Он хочет навести порядок, уточнить «дефиниции», ему кажется, что Кант в нерешительности или гениальной непонятливости не знает, как распорядиться терминами, куда отнести… Но что сын коммерсанта может знать о том, как трудно пробивать жёсткую седельную кожу? Звон монет в кошельке настраивает на весёлый лад. В поверхностных исправлениях и упрощениях он теряет атмосферу тщательной требовательности действительного понимания каждого движения, потому что Кант, исследуя сознание – «оперирует на открытом мозге». И Шопенгауэр, тоже хочет… «в белом халате».

«Отрицание» здесь есть. Это отрицание, прежде всего, относится к тому, что интересует Толстого в его поиске «подходящего» бога. Кант вежливо выводит бога из неподобающего места шумных склок (всё равно, существует он или нет), в покойный храм абсолютного непознавания. «Мир и его порядок просто явление, законы которого главным образом опираются на формы нашего интеллекта, не было больше необходимости объяснять бытие и сущность вещей и мира по аналогии с воспринимаемыми или производимыми нами изменениями в мире».119

Там бог и пребывает в полном довольстве на радость всем кому надобно верить, пусть даже, имеющим такую прихоть, учёным-естественникам. Ни в коей мере не мешая им считать или экспериментировать, сколь душе угодно. Кант: «… устранил из философии теизм, ибо в ней как в науке, а не вероучении, может содержаться лишь то, что-либо дано эмпирически, либо установлено неопровержимыми доказательствами».120

Сам Шопенгауэр приводит характерно-лояльную (к праву каждого определяться самостоятельно), цитату Канта: «Было бы ведь нелепо ожидать от разума разъяснений и в то же время заведомо предписывать ему, на какую сторону он непременно должен стать».121 А сам в то же время провоцирует атмосферу (и увлекая туда читателей Канта) с оттенком «отрицающего» Просветительства. Толстому, однако, не до шуток, ему нужен «сурьёз».

Но классовое буржуазное сознание подвело Шопенгауэра и в гораздо более важном вопросе. И снова подбивая Толстого зевнуть верный ход, Шопенгауэр своими насмешками завалил выход для решения этической задачи своим совмещением «регулятива для своей собственной воли» с «регулятивом для воли всех». Мол, «Я обнаруживаю тогда, что все могут быть одинаково благополучны только в том случае, если каждый ставит пределом своего эгоизма чужой эгоизм». И далее «Совершенно очевидно, что при этом источником такого этического принципа остается желание благополучия, т. е. эгоизм. В качестве основы учения о государстве этот принцип превосходен, в качестве основы этики он не пригоден».!122

Этот барьер действительно непреодолим для буржуазного сознания. Обидно – Толстой был так близок к решению!

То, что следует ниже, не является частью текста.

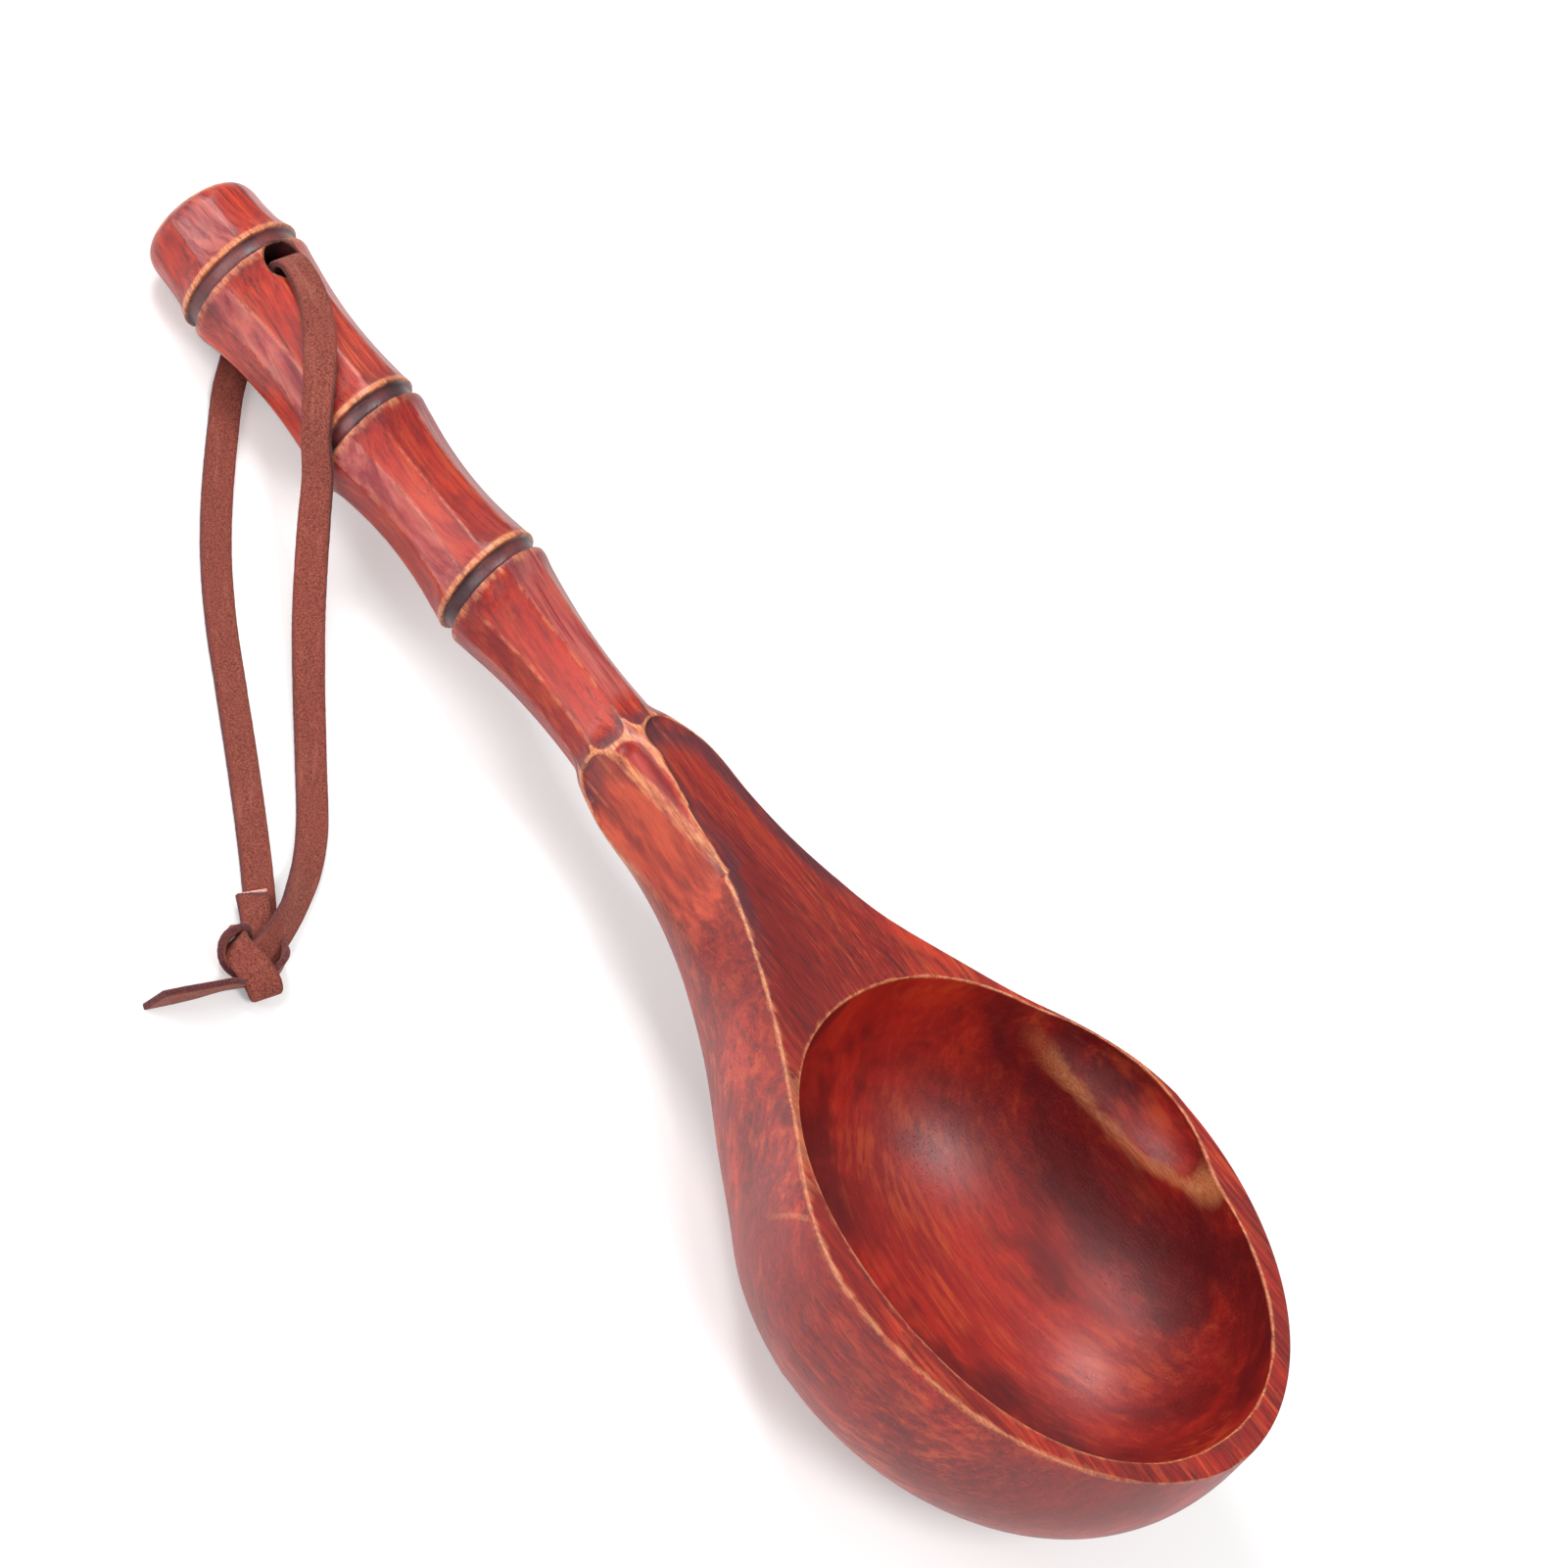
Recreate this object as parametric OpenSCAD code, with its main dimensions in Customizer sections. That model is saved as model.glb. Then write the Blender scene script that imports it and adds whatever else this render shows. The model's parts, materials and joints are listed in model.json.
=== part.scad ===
// A ladle carved from one block of hardwood, with a deep oval bowl, a pouring lip on its left
// side, a handle carved like a bamboo cane, and a flat leather thong tied through the handle.
// The ladle lies on a table: the flat under its bowl and the end of its handle touch it.

/* [Bowl] */
// Rim centre to the tip of the bowl
bowl_reach = 69; // [60:1:80]
// Half the width of the rim
bowl_half_width = 57; // [50:1:66]
// Rim to the lowest point of the bowl
bowl_depth = 60; // [54:1:70]
// How far the wall swells out below the rim
belly_swell = 1.5; // [0.5:0.5:4]
// How far the wall swells out below the rim at the tip
tip_swell = 0.3; // [0.3:0.1:3]
// Depth below the rim at which the tip reaches furthest
tip_drop = 4; // [1:0.5:8]
// Depth below the rim at which the wall is widest
belly_drop = 13; // [8:1:18]
// Wood taken off under the bowl, so that it stands flat
foot_cut = 0.8; // [0.4:0.1:1.5]
// Centre of the foot, behind the rim centre
foot_back = 11; // [6:1:16]

/* [Hollow] */
// Half the length of the hollow at the rim
hollow_half_length = 63; // [54:1:64]
// Half the width of the hollow at the rim
hollow_half_width = 49.5; // [42:0.5:52]
// Depth of the hollow
hollow_depth = 51; // [42:1:53]

/* [Pouring lip] */
// Half the length of the scoop in the rim
lip_half_length = 42; // [36:1:46]
// Half the width of the scoop
lip_half_width = 45.5; // [42:0.5:47]
// Depth of the scoop
lip_depth = 26; // [18:1:32]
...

Но вернёмся в «Предисловие» «Критики практического разума» Канта. А всё-таки, что такого особенного там мог обнаружить Толстой? Не забывая, что о многом Лев Николаевич вовсе не намерен нам сообщать, если это не входит в его планы. И в письме Страхову он признаётся, что «никогда ничто не навело… заглянуть» – именно об этом месте в «самой книге» – то есть речь только о предисловии?…. или обо всей? – никак не разобрать….

А что предисловие? О! Это предисловие Канта! Он не шутит – и если решил уложить пояснение ко всей книге в двенадцать страниц – будет сделано. Там негде всунуть, как говорят подростки сейчас: «ребро пластиковой карты» (раньше говорили: «лезвия перочинного ножа»). Допустим, что не каждый разжуёт этот жёсткий крендель – ведь Кант здесь концентрирует мысль, которую будет подробно раскрывать в доказательстве. Ну, ведь не прочитал же Толстой тогда – 25 лет назад!